▸ Given exercise
Return verbatim everything from the first line through the line that contains "return piece", and stop there.

▸ Given information
○ ○ ○ ○ ○

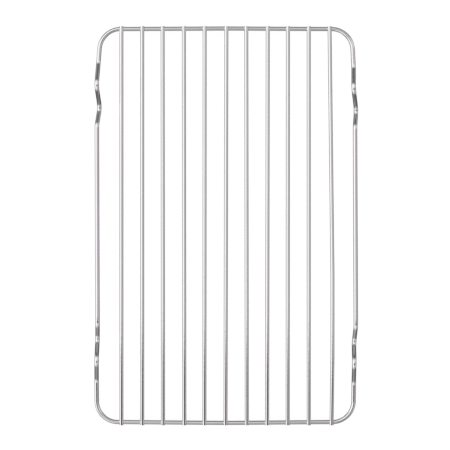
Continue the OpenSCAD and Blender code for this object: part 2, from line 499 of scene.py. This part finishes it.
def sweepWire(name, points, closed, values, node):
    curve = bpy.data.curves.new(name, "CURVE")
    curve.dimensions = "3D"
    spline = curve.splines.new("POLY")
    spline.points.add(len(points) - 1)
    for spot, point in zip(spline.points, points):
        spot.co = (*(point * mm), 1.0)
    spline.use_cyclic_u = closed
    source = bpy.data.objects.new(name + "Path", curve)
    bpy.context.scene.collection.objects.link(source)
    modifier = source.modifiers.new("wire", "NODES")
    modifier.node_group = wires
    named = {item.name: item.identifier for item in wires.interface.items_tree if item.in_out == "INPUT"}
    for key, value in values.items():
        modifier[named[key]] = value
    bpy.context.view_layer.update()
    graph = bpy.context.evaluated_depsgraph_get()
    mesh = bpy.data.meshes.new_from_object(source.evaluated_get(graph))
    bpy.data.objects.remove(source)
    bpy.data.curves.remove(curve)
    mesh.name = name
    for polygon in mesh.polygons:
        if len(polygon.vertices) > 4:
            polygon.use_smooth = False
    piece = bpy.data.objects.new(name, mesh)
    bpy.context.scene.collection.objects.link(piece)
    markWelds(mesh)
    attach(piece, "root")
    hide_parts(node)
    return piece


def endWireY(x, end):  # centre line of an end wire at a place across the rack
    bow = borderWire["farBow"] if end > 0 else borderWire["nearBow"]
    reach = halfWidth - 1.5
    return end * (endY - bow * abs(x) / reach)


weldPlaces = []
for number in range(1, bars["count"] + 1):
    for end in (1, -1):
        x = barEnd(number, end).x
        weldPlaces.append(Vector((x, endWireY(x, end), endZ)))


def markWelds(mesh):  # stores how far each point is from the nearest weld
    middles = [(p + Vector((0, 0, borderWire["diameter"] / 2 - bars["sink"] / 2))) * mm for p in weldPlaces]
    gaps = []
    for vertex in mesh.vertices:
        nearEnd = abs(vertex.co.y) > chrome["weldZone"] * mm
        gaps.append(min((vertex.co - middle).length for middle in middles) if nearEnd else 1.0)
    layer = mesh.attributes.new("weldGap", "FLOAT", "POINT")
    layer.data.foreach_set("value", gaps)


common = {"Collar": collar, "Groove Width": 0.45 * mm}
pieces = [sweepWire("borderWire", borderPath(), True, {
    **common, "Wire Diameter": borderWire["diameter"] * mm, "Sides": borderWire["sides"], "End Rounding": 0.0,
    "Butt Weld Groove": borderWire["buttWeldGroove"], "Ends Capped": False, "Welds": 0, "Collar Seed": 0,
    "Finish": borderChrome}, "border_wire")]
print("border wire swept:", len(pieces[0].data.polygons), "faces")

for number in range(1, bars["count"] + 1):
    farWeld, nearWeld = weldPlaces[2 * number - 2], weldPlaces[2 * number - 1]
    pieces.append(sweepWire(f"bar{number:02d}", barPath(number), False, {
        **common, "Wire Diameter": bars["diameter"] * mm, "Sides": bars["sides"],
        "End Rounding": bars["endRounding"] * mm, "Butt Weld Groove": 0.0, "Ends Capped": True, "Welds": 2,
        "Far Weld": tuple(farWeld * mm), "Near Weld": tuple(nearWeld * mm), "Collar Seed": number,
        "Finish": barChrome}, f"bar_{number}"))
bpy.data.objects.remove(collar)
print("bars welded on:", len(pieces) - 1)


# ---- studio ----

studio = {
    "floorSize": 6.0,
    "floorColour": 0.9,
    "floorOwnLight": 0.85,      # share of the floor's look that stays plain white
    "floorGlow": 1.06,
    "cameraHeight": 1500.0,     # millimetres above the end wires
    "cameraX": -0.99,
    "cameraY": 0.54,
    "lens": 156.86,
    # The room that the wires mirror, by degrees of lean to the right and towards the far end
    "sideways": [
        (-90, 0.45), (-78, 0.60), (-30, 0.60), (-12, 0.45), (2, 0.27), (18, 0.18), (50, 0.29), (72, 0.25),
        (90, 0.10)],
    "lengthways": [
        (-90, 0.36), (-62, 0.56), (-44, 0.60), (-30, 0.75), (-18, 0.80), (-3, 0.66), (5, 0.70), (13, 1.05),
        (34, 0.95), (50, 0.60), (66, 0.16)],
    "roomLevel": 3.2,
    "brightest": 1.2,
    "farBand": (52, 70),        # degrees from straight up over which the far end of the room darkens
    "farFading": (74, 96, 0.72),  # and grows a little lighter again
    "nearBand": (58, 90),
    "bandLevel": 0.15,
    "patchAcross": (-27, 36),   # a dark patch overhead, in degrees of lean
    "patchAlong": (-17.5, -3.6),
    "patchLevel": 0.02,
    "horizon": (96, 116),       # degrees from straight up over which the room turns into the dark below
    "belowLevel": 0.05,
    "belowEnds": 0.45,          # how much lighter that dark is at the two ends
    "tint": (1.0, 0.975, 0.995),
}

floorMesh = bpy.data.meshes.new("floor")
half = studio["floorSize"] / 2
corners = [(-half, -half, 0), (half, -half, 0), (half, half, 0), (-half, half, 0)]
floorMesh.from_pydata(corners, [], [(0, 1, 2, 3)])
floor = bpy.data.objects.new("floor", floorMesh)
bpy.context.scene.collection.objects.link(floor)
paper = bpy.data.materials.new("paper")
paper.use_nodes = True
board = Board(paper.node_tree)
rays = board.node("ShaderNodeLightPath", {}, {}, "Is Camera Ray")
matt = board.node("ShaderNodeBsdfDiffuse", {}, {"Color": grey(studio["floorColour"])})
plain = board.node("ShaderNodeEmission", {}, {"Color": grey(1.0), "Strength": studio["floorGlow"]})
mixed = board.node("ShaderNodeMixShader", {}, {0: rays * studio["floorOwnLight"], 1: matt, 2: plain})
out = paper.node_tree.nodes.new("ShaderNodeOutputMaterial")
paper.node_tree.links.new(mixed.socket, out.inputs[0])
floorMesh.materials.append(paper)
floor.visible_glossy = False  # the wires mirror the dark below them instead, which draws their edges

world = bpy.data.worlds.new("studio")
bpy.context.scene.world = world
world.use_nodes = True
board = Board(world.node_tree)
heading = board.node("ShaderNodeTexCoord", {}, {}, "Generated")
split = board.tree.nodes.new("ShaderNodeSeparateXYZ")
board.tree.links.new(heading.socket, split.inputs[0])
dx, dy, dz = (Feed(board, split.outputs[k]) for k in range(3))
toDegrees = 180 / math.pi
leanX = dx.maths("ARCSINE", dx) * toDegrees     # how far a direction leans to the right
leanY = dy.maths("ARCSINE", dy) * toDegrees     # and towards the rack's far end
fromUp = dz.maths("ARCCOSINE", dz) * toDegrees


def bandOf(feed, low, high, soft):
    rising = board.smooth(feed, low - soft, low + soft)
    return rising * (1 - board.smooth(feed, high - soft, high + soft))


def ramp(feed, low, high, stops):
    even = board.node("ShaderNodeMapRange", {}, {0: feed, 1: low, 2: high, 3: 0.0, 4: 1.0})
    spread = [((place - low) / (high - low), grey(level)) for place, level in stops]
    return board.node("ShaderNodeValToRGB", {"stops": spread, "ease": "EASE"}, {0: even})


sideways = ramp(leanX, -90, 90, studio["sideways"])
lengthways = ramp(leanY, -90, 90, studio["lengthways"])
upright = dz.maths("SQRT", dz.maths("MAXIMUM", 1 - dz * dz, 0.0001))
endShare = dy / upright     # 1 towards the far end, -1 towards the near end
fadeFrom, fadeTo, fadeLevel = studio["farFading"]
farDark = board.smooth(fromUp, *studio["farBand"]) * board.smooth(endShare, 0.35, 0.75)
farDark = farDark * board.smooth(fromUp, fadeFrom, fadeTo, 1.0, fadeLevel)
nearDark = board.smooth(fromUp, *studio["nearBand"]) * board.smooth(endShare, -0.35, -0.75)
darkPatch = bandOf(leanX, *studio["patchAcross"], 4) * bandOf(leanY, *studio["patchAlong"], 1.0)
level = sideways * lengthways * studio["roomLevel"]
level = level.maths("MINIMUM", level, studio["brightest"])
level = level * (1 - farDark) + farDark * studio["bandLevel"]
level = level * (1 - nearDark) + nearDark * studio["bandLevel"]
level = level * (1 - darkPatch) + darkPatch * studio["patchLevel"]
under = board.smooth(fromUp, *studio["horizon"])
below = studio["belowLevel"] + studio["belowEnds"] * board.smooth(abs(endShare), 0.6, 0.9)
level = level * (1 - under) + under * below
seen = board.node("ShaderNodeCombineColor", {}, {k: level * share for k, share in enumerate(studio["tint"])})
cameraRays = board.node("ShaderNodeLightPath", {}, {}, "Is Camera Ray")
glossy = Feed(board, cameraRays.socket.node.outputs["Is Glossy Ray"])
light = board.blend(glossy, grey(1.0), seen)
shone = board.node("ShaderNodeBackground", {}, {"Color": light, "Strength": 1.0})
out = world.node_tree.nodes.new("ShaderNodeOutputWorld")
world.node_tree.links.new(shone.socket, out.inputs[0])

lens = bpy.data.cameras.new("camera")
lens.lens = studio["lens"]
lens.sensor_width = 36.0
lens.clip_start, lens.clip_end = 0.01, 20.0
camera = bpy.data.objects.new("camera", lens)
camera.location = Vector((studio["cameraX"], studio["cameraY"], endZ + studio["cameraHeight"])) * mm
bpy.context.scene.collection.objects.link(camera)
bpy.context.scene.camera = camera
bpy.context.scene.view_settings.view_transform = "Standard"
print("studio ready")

○ ○ ○ ○ ○

▸ Solution below
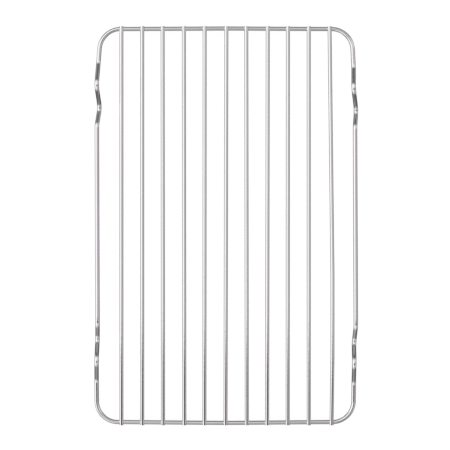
Continue the OpenSCAD and Blender code for this object: part 2, from line 499 of scene.py. This part finishes it.
def sweepWire(name, points, closed, values, node):
    curve = bpy.data.curves.new(name, "CURVE")
    curve.dimensions = "3D"
    spline = curve.splines.new("POLY")
    spline.points.add(len(points) - 1)
    for spot, point in zip(spline.points, points):
        spot.co = (*(point * mm), 1.0)
    spline.use_cyclic_u = closed
    source = bpy.data.objects.new(name + "Path", curve)
    bpy.context.scene.collection.objects.link(source)
    modifier = source.modifiers.new("wire", "NODES")
    modifier.node_group = wires
    named = {item.name: item.identifier for item in wires.interface.items_tree if item.in_out == "INPUT"}
    for key, value in values.items():
        modifier[named[key]] = value
    bpy.context.view_layer.update()
    graph = bpy.context.evaluated_depsgraph_get()
    mesh = bpy.data.meshes.new_from_object(source.evaluated_get(graph))
    bpy.data.objects.remove(source)
    bpy.data.curves.remove(curve)
    mesh.name = name
    for polygon in mesh.polygons:
        if len(polygon.vertices) > 4:
            polygon.use_smooth = False
    piece = bpy.data.objects.new(name, mesh)
    bpy.context.scene.collection.objects.link(piece)
    markWelds(mesh)
    attach(piece, "root")
    hide_parts(node)
    return piece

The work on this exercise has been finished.